>> Start Data shown
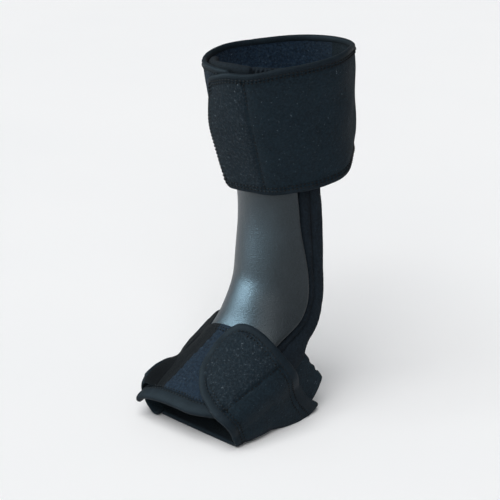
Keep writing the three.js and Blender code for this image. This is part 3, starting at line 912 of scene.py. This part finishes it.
def make_foot_under():
    """The sole and the lower part of the outer wall, which is hinged at the sole's outer edge."""
    t = np.concatenate([np.linspace(0, 0.6, 34), np.linspace(0.61, 1, 34)])
    S, T = np.meshgrid(lerp(FOOT_BACK, FOOT_FRONT, FOOT_ROWS), t, indexing="ij")
    A, inner, outer = under_path(S, T)
    moved = S + lean(A)
    panel = slab("foot_wrap_under", leg(moved, A, outer), leg(moved, A, inner), WRAP, ("last",))
    pieces, rows = [dress(panel, "wrap", "foot_sole")], []
    for place, border, way in (("back", FOOT_BACK, 1), ("front", FOOT_FRONT, -1)):
        line = np.full_like(t, float(border))
        a, _, outer = under_path(line, t)
        line = line + lean(a)
        inside = line + way * FOOT_EDGE
        d, name = np.maximum(outer - FOOT_TAPE_SINK, 2.35), f"foot_under_{place}_binding"
        strip = roll(name, (line, a), (inside, a), d, FOOT_TAPE_HALF, TAPE, 62, ends=(4, 0))
        pieces.append(dress(strip, "binding", f"foot_sole_{place}_edging"))
        wall = t > 0.66
        for k, high in ((0.85, 0.3), (1.25, 0.1)):
            rows.append(on_leg(lerp(line, inside, k)[wall], a[wall], outer[wall] + high))
    pieces.append(stitches("foot_under_stitches", rows))
    bend(pieces, "foot_flap_open", (0.030, 0, 0), (0.038, 0, 0.008))


def make_foot_over():
    """The flap's upper part and its rounded tab."""
    length, reach, r = FOOT_FRONT - FOOT_BACK, float(FOOT_SEAM - FOOT_TIP), TAB_CORNER
    wall = steps(WALL_FOLD, FOOT_SEAM, 1.5)
    out = np.concatenate([np.linspace(0.03, 0.5, 14), np.linspace(0.53, 1 - 3 / reach, 24)])
    from_tip = (1 - out) * reach
    inset = r - np.sqrt(np.clip(r**2 - np.clip(r - from_tip, 0, None) ** 2, 0, None))
    inset = np.concatenate([np.zeros(len(wall)), inset])
    S = FOOT_BACK + inset + (length - 2 * inset) * FOOT_ROWS[:, None]
    A = np.broadcast_to(np.concatenate([wall, FOOT_SEAM - reach * out]), S.shape)
    inner, outer = foot_offsets(S, A, sole_angle(S))
    seam = 2.8 * bell(A, foot_seam(S), 1.3)
    pucker = 1.1 * bell(S, FOOT_FRONT - 14, 9) * np.sin((S - A) / 2.6) * bell(A, FOOT_SEAM - 4, 7)
    pillow = 0.9 * smooth(A, FOOT_SEAM, FOOT_SEAM - 9)
    outer = outer - seam + pucker + pillow
    moved = S + lean(A)
    panel = slab("foot_wrap_over", leg(moved, A, outer), leg(moved, A, inner), WRAP, ("first",))
    two_fabrics(panel, A < FOOT_SEAM - 0.5, TAB)
    dress(panel, "wrap", "foot_flap", "foot_tab")

    edge, inside = foot_border(wall, length, reach, r)
    _, outer = foot_offsets(edge[0], edge[1], sole_angle(np.clip(edge[0], FOOT_BACK, FOOT_FRONT)))
    on_tab = smooth(edge[1], WALL_FOLD - 2, FOOT_SEAM + 8)
    edge, inside = ((s + lean(a), a) for s, a in (edge, inside))
    sink, half_height = lerp(FOOT_TAPE_SINK, 1.2, on_tab), lerp(FOOT_TAPE_HALF, 3.1, on_tab)
    tape = roll("foot_over_binding", edge, inside, outer - sink, half_height, TAPE, 62, ends=(0, 0))
    dress(tape, "binding", "foot_flap_back_edging", "foot_flap_front_edging", "foot_tab_edging")
    rows = [
        on_leg(lerp(edge[0], inside[0], k), lerp(edge[1], inside[1], k), outer + lerp(high, top, on_tab))
        for k, high, top in ((0.85, 0.3, 1.2), (1.25, 0.1, 0.5))
    ]
    seam_s = steps(FOOT_BACK + FOOT_EDGE + 2, FOOT_FRONT - FOOT_EDGE - 2, 2)
    rows.append(on_leg(seam_s + lean(FOOT_SEAM), foot_seam(seam_s), 16.8))
    thread = stitches("foot_over_stitches", rows)
    middle = (FOOT_BACK + FOOT_FRONT) / 2
    bend(
        [panel, tape, thread], "foot_tab_peel",
        leg(middle, FOOT_SEAM + 7, 16), leg(middle, FOOT_SEAM - 7, 16),
    )


def foot_border(wall, length, reach, r):
    """The flap's edge from the back of the wall, round the tab, to its front, and the line inside it."""
    points = [(0.0, FOOT_SEAM - a, FOOT_EDGE, FOOT_SEAM - a) for a in wall]
    points += [(0.0, y, FOOT_EDGE, y) for y in np.linspace(0, reach - r, 10)[1:]]
    inside = r - FOOT_EDGE
    for t in np.linspace(0, math.pi / 2, 22)[1:]:
        x, y = 1 - math.cos(t), math.sin(t)
        points.append((r * x, reach - r + r * y, FOOT_EDGE + inside * x, reach - r + inside * y))
    tip = [(x, reach, x, reach - FOOT_EDGE) for x in np.linspace(r, length - r, 8)[1:-1]]
    mirrored = [(length - x, y, length - xi, yi) for x, y, xi, yi in points[::-1]]
    x, y, xi, yi = np.array(points + tip + mirrored).T
    return (FOOT_BACK + x, FOOT_SEAM - y), (FOOT_BACK + xi, FOOT_SEAM - yi)


# ---------------------------------------------------------------- stage
def gloss(name, place, size, power, colour):
    """A soft lamp that only shows as a highlight on glossy surfaces."""
    light = bpy.data.lights.new(name, "AREA")
    light.shape, light.size, light.energy, light.color = "DISK", size, power, colour
    obj = bpy.data.objects.new(name, light)
    obj.location = place
    obj.rotation_euler = (Vector((0, 0.03, 0.16)) - Vector(place)).to_track_quat("-Z", "Y").to_euler()
    obj.visible_diffuse = False
    bpy.context.scene.collection.objects.link(obj)


def sun(name, towards, strength, softness):
    """Parallel soft light that comes from a direction. softness is its angle in degrees."""
    light = bpy.data.lights.new(name, "SUN")
    light.energy, light.angle = strength, math.radians(softness)
    obj = bpy.data.objects.new(name, light)
    obj.rotation_euler = Vector(towards).to_track_quat("Z", "Y").to_euler()
    bpy.context.scene.collection.objects.link(obj)


def make_stage():
    """The floor and the lights."""
    m = Shader("pale_floor")
    tone = m.mix(m.noise(3, 2, 0.5), linear("#f6f7f8"), linear("#fbfbfb"))
    m.finish(tone, m.bump(m.noise(20), 0.01, 0.001), 0.9, Specular_IOR_Level=0.1)
    corners = [(-3, -3, 0), (3, -3, 0), (3, 3, 0), (-3, 3, 0)]
    mesh_object("floor", corners, [(0, 1, 2, 3)], m.material)
    sun("overhead", (0.10, -0.45, 0.89), 2.0, 50)
    sun("front", (0.50, -0.62, 0.60), 0.9, 40)
    gloss("key", (-1.02, -0.98, 0.80), 1.0, 68, (0.62, 0.86, 1.0))
    gloss("low", (-0.10, -1.45, 0.22), 0.4, 3, (0.70, 0.90, 1.0))
    world = bpy.data.worlds.new("studio")
    bpy.context.scene.world = world
    world.use_nodes = True
    background = world.node_tree.nodes["Background"]
    background.inputs["Color"].default_value = (0.95, 0.97, 1.0, 1)
    background.inputs["Strength"].default_value = 0.22


def make_camera():
    azimuth, elevation, distance = math.radians(46), math.radians(20), 1.8
    aim = Vector((-0.0062, 0.0165, 0.1515))
    level = math.cos(elevation)
    back = Vector((math.sin(azimuth) * level, -math.cos(azimuth) * level, math.sin(elevation)))
    data = bpy.data.cameras.new("camera")
    data.lens = 144
    camera = bpy.data.objects.new("camera", data)
    camera.location = aim + back * distance
    camera.rotation_euler = (-back).to_track_quat("-Z", "Y").to_euler()
    bpy.context.scene.collection.objects.link(camera)
    bpy.context.scene.camera = camera


make_camera()
make_stage()
make_shell()
make_liner()
make_liner_rolls()
make_collar()
make_calf_medial()
make_calf_lateral()
make_calf_front()
make_loop_panel()
make_toe_binding()
make_medial_wing()
make_lateral_wing()
make_foot_under()
make_foot_over()
for node in frame["nodes"].values():
    if not node.hide_render:
        node.data.materials.clear()
        node.data.materials.append(HOOK)
bpy.context.scene.view_settings.view_transform = "Standard"
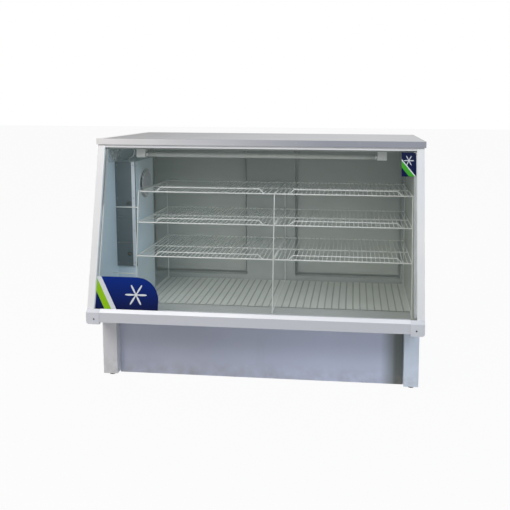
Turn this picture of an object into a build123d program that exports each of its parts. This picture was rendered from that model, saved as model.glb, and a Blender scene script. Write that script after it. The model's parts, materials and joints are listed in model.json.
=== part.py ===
>> End Data shown
# [Exercise aim]
In the entries above, find the line containing "Turn this picture". Set down that line and every line after it through the last one, exactly and alone.

# [Completed exercise]
Turn this picture of an object into a build123d program that exports each of its parts. This picture was rendered from that model, saved as model.glb, and a Blender scene script. Write that script after it. The model's parts, materials and joints are listed in model.json.
=== part.py ===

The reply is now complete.